**Source records:**

-------------------------

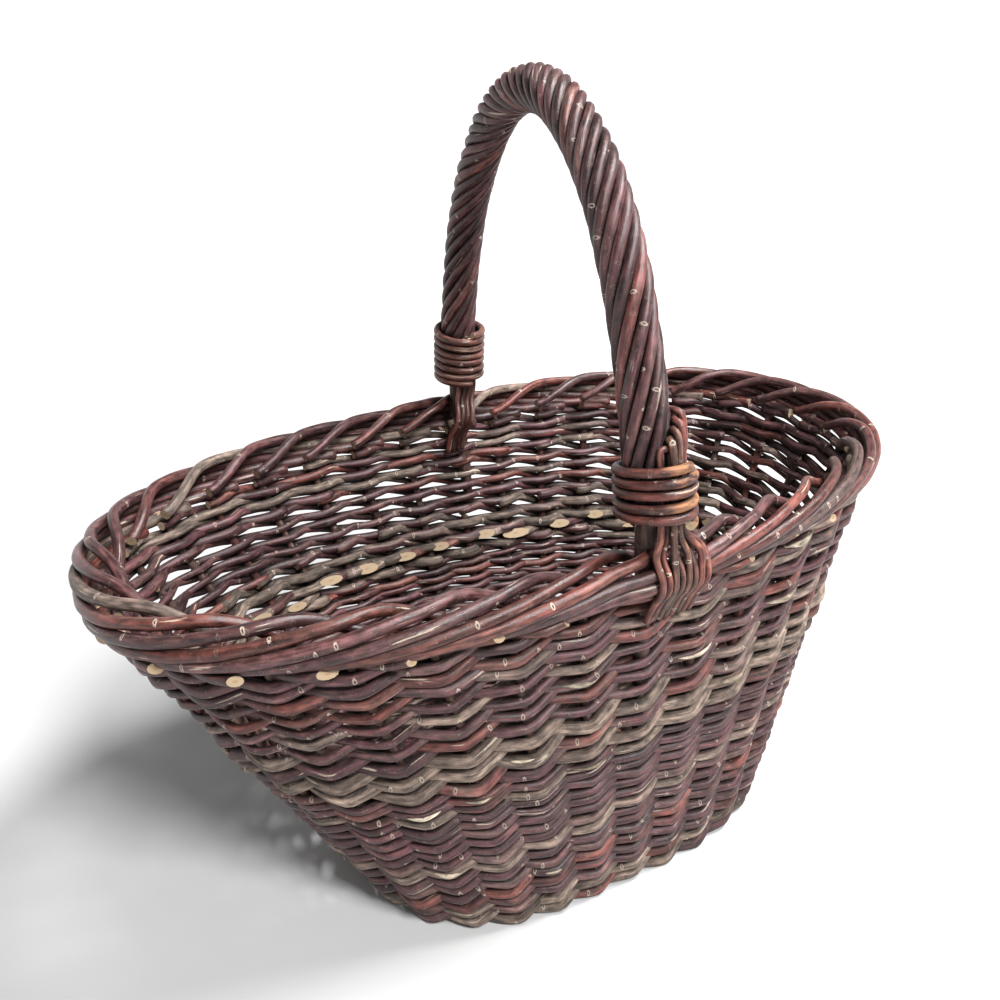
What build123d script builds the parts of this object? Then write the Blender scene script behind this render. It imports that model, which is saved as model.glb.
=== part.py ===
from build123d import *
import math
import os

# Oval willow market basket with one fixed roped handle. Millimetres, +Z up, +X along the length.
# The origin lies on the floor under the middle of the whole basket.

# Place of the middle of the mouth. The foot rods outside the near border set it back a little.
MOUTH_X = 0.1
MOUTH_Y = 2.9

# Outline of the mouth, at the middle of the border roll
RIM_HALF_LENGTH = 230.0
RIM_HALF_WIDTH = 128.5
RIM_SQUARENESS = 2.4
RIM_HEIGHT = 218.0
RIM_RISE = 6.5

# Outline of the base, at the middle of the wall. The mouth hangs over it more at the left end.
BASE_HALF_LENGTH = 126.0
BASE_HALF_WIDTH = 98.5
BASE_SQUARENESS = 3.0
BASE_SHIFT_X = 15.0
BASE_SHIFT_Y = -8.0

# Woven wall and its bands of different weave, as heights at the middle of the length. The weavers
# swell the wall at each stake and draw in between.
WALL_THICKNESS = 13.0
WALL_VALLEY_THICKNESS = 5.0
WALL_FACETS_PER_STAKE = 2
BOTTOM_WALE_TOP = 20.0
LOWER_SIDING_TOP = 115.0
MIDDLE_WALE_TOP = 146.0
UPPER_SIDING_TOP = 182.0

# Gaps between the spaced rods of the upper siding, in each space between two stakes
GAP_ROWS = 2
GAP_WIDTH = 14.0
GAP_HEIGHT = 5.0

# Side stakes
STAKE_COUNT = 33
STAKE_PHASE = 0.68
STAKE_DIAMETER = 5.4
STAKE_TIP_DIAMETER = 4.8
STAKE_SIDES = 6
STAKE_FOOT_HEIGHT = 3.0
STAKE_CLEARANCE = 0.35

# Rolled border: each rod starts below the outside, climbs over the roll and ends inside
BORDER_ROD_DIAMETER = 7.3
BORDER_TIP_DIAMETER = 6.2
BORDER_ROLL_RADIUS = 8.5
BORDER_SIDES = 5
BORDER_STEPS_PER_PITCH = 2.5
BORDER_WRAP = ((-0.5, -95.0), (0.0, -35.0), (1.0, 20.0), (2.0, 140.0), (3.0, 205.0), (3.3, 222.0))
SEAT_GAP = 0.3

# Stakes and border rods by side, as the first and last number of each run
SIDES = (("right_end", -4, 4), ("far_side", 4, 13), ("left_end", 13, 20), ("near_side", 20, 29))

# Floor of the basket
FLOOR_HEIGHT = 4.5
FLOOR_THICKNESS = 12.6
CROSS_STICK_COUNT = 7
CROSS_STICK_DIAMETER = 10.0
LONG_STICK_COUNT = 3
LONG_STICK_DIAMETER = 5.0
LONG_STICK_SPACING = 13.0
CROSS_STICK_SPACING = 27.0
STICK_CLEARANCE = 0.3
STICK_SIDES = 6

# Handle bow, driven down into the wall in the place of a stake on each long side
NEAR_BOW_STAKE = 24
FAR_BOW_STAKE = 7
HANDLE_ABOVE_RIM = 211.5
BOW_DIAMETER = 12.0
BOW_SIDES = 8
BOW_STEPS = 26
BOW_DEPTH = 62.0
BOW_SLYPE_LENGTH = 34.0
BOW_TIP_DIAMETER = 4.5
BOW_ARCH_MARGIN = 0.012
BOW_SPREAD = 5.3
BOW_SPREAD_PITCHES = 0.75
BOW_WALL_DIAMETER = 9.4

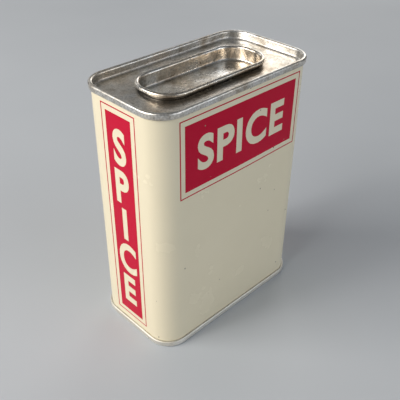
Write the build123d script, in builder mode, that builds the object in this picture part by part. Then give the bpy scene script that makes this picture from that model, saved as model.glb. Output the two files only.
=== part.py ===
from build123d import *
import os

# A small oblong spice tin: a folded tinplate wall, a top and a bottom end seamed on to it,
# and a drawn plug lid that pulls straight up out of a neck in the top end.
# Millimetres. +Z is up, and the origin is at the centre of the base.

# ---- Driving dimensions ----

tin_width = 58.5  # outside of the wall, along X
tin_depth = 31.4  # outside of the wall, along Y
tin_height = 79.2  # over both seams
corner_radius = 6.8  # outside of the wall

sheet = 0.20  # tinplate thickness
layer_gap = 0.05  # between folded layers

seam_height = 1.9
crest_radius = 0.45  # middle of the sheet, along the rounded edges of a seam
hook_clearance = 0.34  # from the end of a hook to the fold it points at
compound_thickness = 0.12
compound_width = 0.20
compound_clearance = 0.01

panel_depth = 2.6  # from the top of a seam down to the sunk panel
panel_bend = 0.9  # middle of the sheet, where the panel turns up
panel_lap = 0.3  # flat that joins the bend to the panel

lid_length = 41.9  # over the curl
lid_width = 17.35
lid_corner = 7.55
lid_crest = 78.7  # height of the curl's top
lid_floor = 74.4  # height of the pan's floor
lid_floor_bend = 0.9  # middle of the sheet
curl_radius = 0.65  # outside of the curl
curl_sweep = 280  # degrees
floor_lap = 0.4  # flat that joins the bend to the floor

neck_clearance = 0.06  # between the plug and the neck, all round
neck_bend = 0.3  # middle of the sheet
neck_length = 2.6
neck_lap = 0.8  # flat that joins the bend to the panel

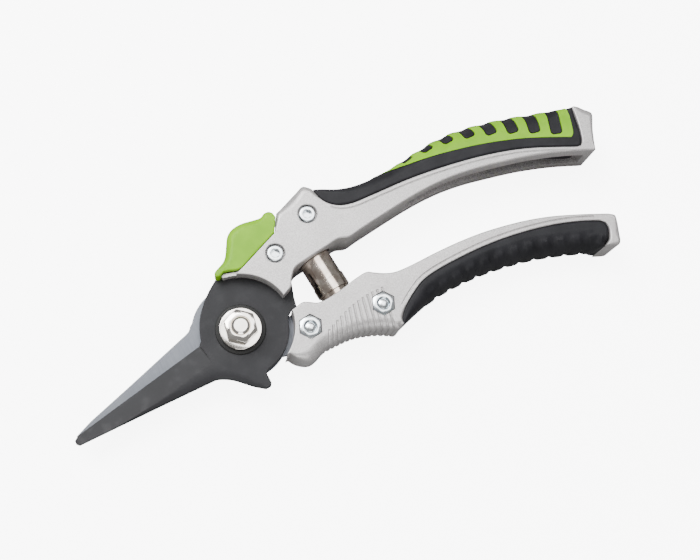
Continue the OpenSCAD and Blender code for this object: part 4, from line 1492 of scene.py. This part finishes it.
@dataclass
class Catch:
    """The thumb catch: a green button that slides along the upper handle's head.

    Attributes:
        finishes: the object's materials.
        base: how far from the pivot, across its slide, the button rides.
        room: the length kept free for its travel.
        ridge_places: where the grip lines are, along its slide.
        outer: the line of its thumb side, along and across its slide.
    """

    finishes: Finishes
    base: float = 12.9
    room: float = 3.8
    ridge_places: tuple[float, ...] = (14.2, 15.6, 17.0, 18.4, 19.8)
    outer: tuple[Point, ...] = (
        (7.9, 16.3), (7, 17.3), (8, 18.5), (12, 18.9), (14.5, 19.9), (17.3, 22), (20, 23.9), (23, 24.4),
        (26.5, 23.4), (30, 21.3), (32.2, 20), (34, 20), (35.5, 19.2), (36, 17.8),
    )

    def build(self) -> None:
        """Makes the button, and dresses the model's own slide plate, rivets, ball and spring."""
        base, room = self.base, self.room
        outline = Outline().run(uvs(smooth(self.outer)), 0.8, 1.2, *[2.6] * 7, 1.6, 0.8)
        under = [(35.6, 16.2), (31.3, base), (15.2, base), (13.7, base + 0.4), (11.6, 15.2), (9.9, 16.4)]
        outline.run(uvs(under), 0.5)
        button = Slab(outline, spacing=0.6, arcs=8, walls=3).build("catch_button_moulded")
        foot = [(5, 12), (18.8, 12), (18.8, base), (17.3, base + 0.4), (11.6 + room, 15.2)]
        foot += [(9.9 + room, 16.4), (5, 16.4)]
        slot = [(5, 10), (37, 10), (37, 13.4), (24, 13.4), (19.5, 15.4), (13.2, 18.2), (12, 18.6), (5, 19.5)]
        cutters = [prism(uvs(foot), 2.0, THICK - 2), prism(uvs(slot), CHEEK - 0.15, THICK - CHEEK + 0.15)]
        carve(button, *cutters, *self.ridges())
        self.finishes.place(button, Body.CATCH, Slot.GREEN_PLASTIC, "catch_button")
        for node, kept in (
            ("catch_slide_plate", Slot.BLADE_STEEL), ("catch_rivets", Slot.ZINC_PLATE),
            ("catch_detent_ball", Slot.ZINC_PLATE), ("catch_detent_spring", Slot.SPRING_STEEL),
        ):
            self.finishes.dress(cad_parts[node], kept)

    def ridges(self) -> list[bpy.types.Object]:
        """Makes the cutters of the shallow grip lines across the thumb's side of the button."""
        top = smooth(self.outer)[10:]
        made = []
        for u in self.ridge_places:
            at = uv(u, float(level(top, u)) + 0.18)
            made.append(tube([(*at, MID - 4.5), (*at, MID + 4.5)], 0.42))
        return made


# ---------------------------------------------------------------- studio

@dataclass
class Studio:
    """The floor, the lights and the camera."""

    focal: float = 1150.0                        # focal length over the picture's width of 700
    width: float = 700.0
    height: float = 560.0
    plumb: Point = (235.0, 550.0)                # where upright lines meet, in the picture
    heading: float = 27.0                        # how far the tool's axis is turned in the picture
    pivot: Point = (240.6, 328.4)                # where the pivot shows, in the picture
    pivot_height: float = 14.0
    distance: float = 371.0                      # from the camera to the handles' near faces
    aim: Point = (0.04, 0.0)                     # where the lights look, in metres
    lamps: tuple[tuple[str, Point, float, float, float], ...] = (
        ("key", (-0.15, 0.5), 0.75, 0.5, 12.0), ("overhead", (0.25, 0.18), 0.95, 0.6, 5.5),
        ("fill", (-0.25, -0.55), 0.35, 0.4, 2.2),
    )

    def camera(self) -> None:
        """Sets the camera up above the tool."""
        middle = Vector((self.width / 2, self.height / 2, 0))
        down = (Vector((*self.plumb, self.focal)) - middle).normalized()
        up = -down
        turn = math.radians(self.heading)
        ahead = Vector((math.cos(turn), -math.sin(turn), 0))
        x_axis = (ahead - up * ahead.dot(up)).normalized()
        y_axis = up.cross(x_axis)
        to_camera = Matrix((x_axis, y_axis, up)).transposed()
        ray = Vector((*self.pivot, self.focal)) - middle
        reach = (self.distance + THICK - self.pivot_height) / down.dot(ray)
        offset = ray * reach - up * self.pivot_height
        spot = -(to_camera.transposed() @ offset)
        right, lower, forward = to_camera.transposed().col
        data = bpy.data.cameras.new("camera")
        data.sensor_width = 36.0
        data.lens = self.focal / self.width * data.sensor_width
        data.clip_start, data.clip_end = 0.01, 10.0
        camera = bpy.data.objects.new("camera", data)
        bpy.context.scene.collection.objects.link(camera)
        turned = Matrix((right, -lower, -forward)).transposed().to_4x4()
        camera.matrix_world = Matrix.Translation(spot * MM) @ turned
        bpy.context.scene.camera = camera

    def softbox(self, name: str, at: Point, high: float, size: float, power: float) -> None:
        """Adds a square area light that looks at the tool, with sizes in metres and power in watts."""
        data = bpy.data.lights.new(name, "AREA")
        data.size, data.energy = size, power
        lamp = bpy.data.objects.new(name, data)
        bpy.context.scene.collection.objects.link(lamp)
        spot = Vector((*at, high))
        look = (Vector((*self.aim, 0)) - spot).to_track_quat("-Z", "Y")
        lamp.matrix_world = Matrix.Translation(spot) @ look.to_matrix().to_4x4()

    def build(self) -> None:
        """Makes the floor, world, lights and camera."""
        bm = bmesh.new()
        bmesh.ops.create_grid(bm, x_segments=1, y_segments=1, size=3000.0)
        floor = new_piece("floor", bm)
        paper = Shader("floor_paper", Roughness=0.9, Emission_Strength=1.0)
        seen = paper.add("ShaderNodeLightPath", output="Is Camera Ray")
        grain = paper.mix(paper.noise(60.0), (0.90, 0.90, 0.90), (0.92, 0.92, 0.92))
        paper.feed("Base Color", paper.mix(seen, (0.25, 0.25, 0.25), grain))
        paper.feed("Emission Color", paper.mix(seen, (0.0, 0.0, 0.0), (7.0, 7.0, 7.0)))
        floor.data.materials.append(paper.material)
        world = bpy.data.worlds.new("studio")
        world.use_nodes = True
        sky = next(n for n in world.node_tree.nodes if n.type == "BACKGROUND")
        sky.inputs["Color"].default_value = (1, 1, 1, 1)
        sky.inputs["Strength"].default_value = 0.3
        bpy.context.scene.world = world
        for lamp in self.lamps:
            self.softbox(*lamp)
        self.camera()


def main() -> None:
    """Builds every piece and the studio."""
    logging.basicConfig(level=logging.INFO, format="%(message)s")
    finishes = Finishes()
    for assembly in (
        UpperHandle(finishes), LowerHandle(finishes), Blades(finishes), Fasteners(finishes), Spring(finishes),
        Catch(finishes), Studio(),
    ):
        assembly.build()
        log.info("%s is made", type(assembly).__name__)


if __name__ == "__main__":
    main()
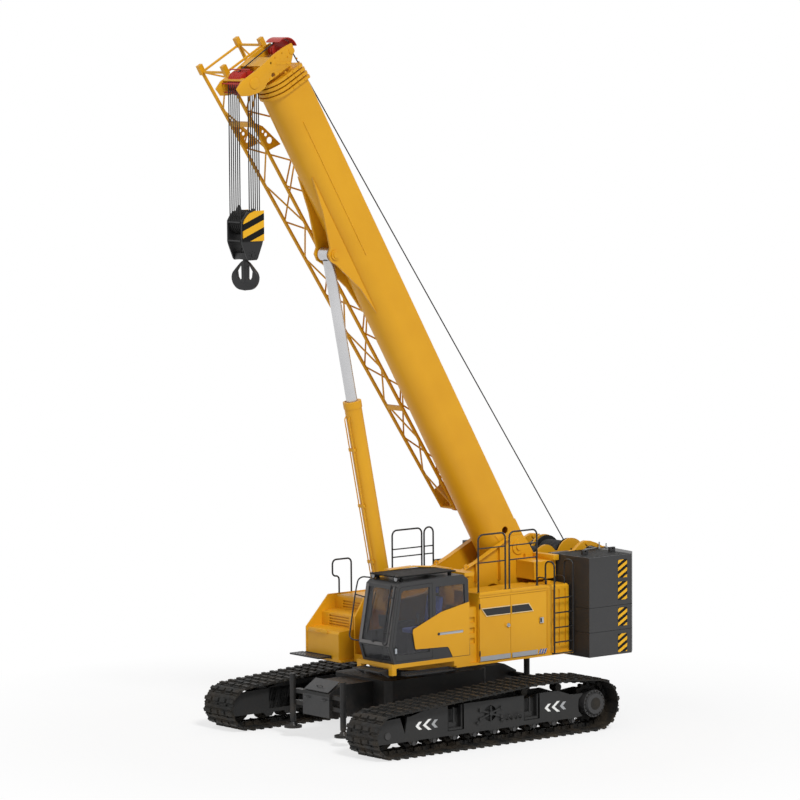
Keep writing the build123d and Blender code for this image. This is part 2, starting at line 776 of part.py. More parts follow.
def section_outline(inset):
    """Boom section: flat top and sides over a half-round bottom, drawn in y and v."""
    w = boom_half_width - inset
    top = boom_top_v - inset
    corner = 30
    lines = Polyline((w, boom_side_v), (w, top - corner), (w - corner, top), (-w + corner, top),
                     (-w, top - corner), (-w, boom_side_v))
    bottom = ThreePointArc((-w, boom_side_v), (0, boom_side_v - w), (w, boom_side_v))
    return make_face([lines, bottom])


def section_solid(inset, u0, u1):
    """Length of solid boom section between two places along the boom."""
    plane = Plane((u0, 0, 0), x_dir=(0, 1, 0), z_dir=(1, 0, 0))
    return extrude(plane * section_outline(inset), u1 - u0)


def section_ring(outside, inside, u0, u1):
    return section_solid(outside, u0, u1) - section_solid(inside, u0 - 1, u1 + 1)


def boom_tube(index):
    """Tube of a boom section, with its collar in front and its slide pads behind."""
    inset = section_step * index
    front = base_length + collar_pitch * index
    rear = boom_start if index == 0 else 400 + tail_step * index
    tube = section_ring(inset, inset + section_wall, rear, front + collar_length)
    if index > 0:
        fit = inset - section_step + section_wall + slide_fit
        tube += section_ring(fit, inset + section_wall, rear, rear + tail_length)
    if index < section_count - 1:
        outside = -collar_height + collar_shrink * index
        throat = inset + section_step - slide_fit
        tube += section_ring(outside, throat, front, front + collar_length)
        tube += section_ring(inset + section_wall, throat, front - 160, front)
    return tube


def boom_base():
    """Outer boom section with its foot, the lift cylinder's lugs, rope guides and jib brackets."""
    boom = boom_tube(0)
    half = boom_half_width
    # foot: two cheeks that taper to the hinge pin, tied by a round sleeve
    foot = ((boom_start, boom_top_v), (-60, 130), (-130, 0), (-60, -130), (boom_start, -250),
            (foot_cheek_end, -330), (foot_cheek_end, boom_top_v))
    for sign in (1, -1):
        boom += plate(foot, sign * half, sign * (half - 30))
    boom += axle(0, 0, 115, -half, half)
    boom -= axle(0, 0, foot_pin_radius + pin_fit, -half - 1, half + 1)
    for sign in (1, -1):
        boom -= axle(417, -209 + 140, 75, sign * (half + 1), sign * (half - 45))
    # lift lugs: two curved plates under the belly, meeting at the pin
    bottom = boom_side_v - half
    for sign in (1, -1):
        inner, outer = sign * lug_inner, sign * (lug_inner + lug_plate)
        lug = plate(((5700, bottom + 60), (6300, bottom - 30), (lift_pin_u - 190, lift_pin_v - 60),
                     (lift_pin_u - 60, lift_pin_v - 140), (lift_pin_u + 80, lift_pin_v - 130),
                     (lift_pin_u + 160, lift_pin_v - 30), (8000, bottom - 60), (8700, bottom + 60)),
                    inner, outer)
        boom += lug - section_solid(section_wall / 2, 5600, 8800)
        boom += axle(lift_pin_u, lift_pin_v, 95, sign * (eye_half_width + 6), sign * (lug_inner + lug_plate + 30))
    reach = lug_inner + lug_plate + 45
    boom += axle(lift_pin_u, lift_pin_v, lift_eye_radius, -reach, reach)
    # rope guides on the back
    for u in (2560, 6290):
        guide = box(u - 60, u + 60, -90, 90, boom_top_v - 5, boom_top_v + 90)
        boom += guide - axle(u, boom_top_v + 60, 22, -70, 70)
    # brackets that hold the stowed jib
    for u in (1750, 5300, 9000):
        _, y, v = jib_corner(3, (jib_base_u - u) / (jib_base_u - jib_tip_u))
        boom += box(u - 60, u + 60, -half + 5, y + chord_radius * cos(pi / 6) + 0.3, v - 60, v + 60)
    return boom


def boom_head():
    """Head of the inner section: side plates, sheave axles, cross walls and the red rope guards."""
    start = base_length + collar_pitch * (section_count - 1) + collar_length
    inset = section_step * (section_count - 1)
    outline = ((start, 90), (start + 160, 150), (11130, 270), (head_front, 120), (head_front, -260),
               (11190, -1050), (11128, -1190), (10820, -1130), (start + 130, -640), (start, -480))
    w = head_half_width
    cheek = plate(outline, w - head_plate, w)
    head = cheek + mirrored(cheek)
    head += section_solid(inset, start, start + 15)
    head += box(start + 40, 10960, -w + head_plate, w - head_plate, -130, -80)
    head += plate(((start, -470), (start + 30, -480), (10700, -600), (10700, -560)), -w + head_plate, w - head_plate)
    head += axle(nose_u, nose_v, 60, -w, w) + axle(top_sheave_u, top_sheave_v, 50, -w - 5, w + 5)
    for sign in (1, -1):
        head += axle(nose_u, nose_v, 110, sign * w, sign * (w + 20))
    head += axle(11150, -330, 25, -w, w)
    return head - axle(spare_pin_u, spare_pin_v, spare_pin_radius, -w - 1, w + 1)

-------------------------

**Given request:** Within the material above, transcribe exactly the lines that run from the line holding "Keep writing the" through the line holding "return section_solid(outside, u0, u1)".

**The solution:**
Keep writing the build123d and Blender code for this image. This is part 2, starting at line 776 of part.py. More parts follow.
def section_outline(inset):
    """Boom section: flat top and sides over a half-round bottom, drawn in y and v."""
    w = boom_half_width - inset
    top = boom_top_v - inset
    corner = 30
    lines = Polyline((w, boom_side_v), (w, top - corner), (w - corner, top), (-w + corner, top),
                     (-w, top - corner), (-w, boom_side_v))
    bottom = ThreePointArc((-w, boom_side_v), (0, boom_side_v - w), (w, boom_side_v))
    return make_face([lines, bottom])


def section_solid(inset, u0, u1):
    """Length of solid boom section between two places along the boom."""
    plane = Plane((u0, 0, 0), x_dir=(0, 1, 0), z_dir=(1, 0, 0))
    return extrude(plane * section_outline(inset), u1 - u0)


def section_ring(outside, inside, u0, u1):
    return section_solid(outside, u0, u1) - section_solid(inside, u0 - 1, u1 + 1)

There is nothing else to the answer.